Me gusta abrir la nevera y encontrar la jarra de salmorejo hecho por mi madre como cada verano, las latas de la cerveza que bebe mi padre, el zumo de naranja que le gusta a mi hermana, los yogures que devora mi hermano. Soy muy yo cuando me siento en las sillas de la cocina y cojo una taza de las de toda la vida para merendar, mirando el mismo reloj en el que siempre he mirado la hora para no perder el autobús, para ir a la hora correcta a recoger a mi hermana a música, para recoger al padre y llegar a la sesión de las diez.
Y sobretodo… soy muy yo cuando M. se duerme o se le lleva alguien a pasear -alguien que puede ser o mis padres o mis hermanos, se entiende-, y yo me siento en el suelo de cualquier parte de la casa como solía hacer, saco el libro que tenga entre manos en ese momento y me dispongo a disfrutar de la lectura y del tacto del suelo de madera en los pies.
Mi madre tiene una curiosa y macabra frase para decir que sigo siendo la misma.
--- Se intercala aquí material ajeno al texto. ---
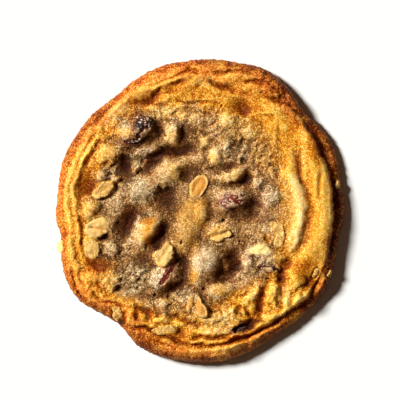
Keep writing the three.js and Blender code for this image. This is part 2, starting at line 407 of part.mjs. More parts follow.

Cuando me encuentra en el suelo leyendo o gastando una broma por teléfono, o empantanada entre apuntes que ocupan la mesa entera, – o taaantas otras cosas que no han cambiado en mí con la maternidad-… me mira, mira a M. y asintiendo con las gafas en la punta de la nariz dice:
tu madre, hijo, genio y figura hasta la sepultura.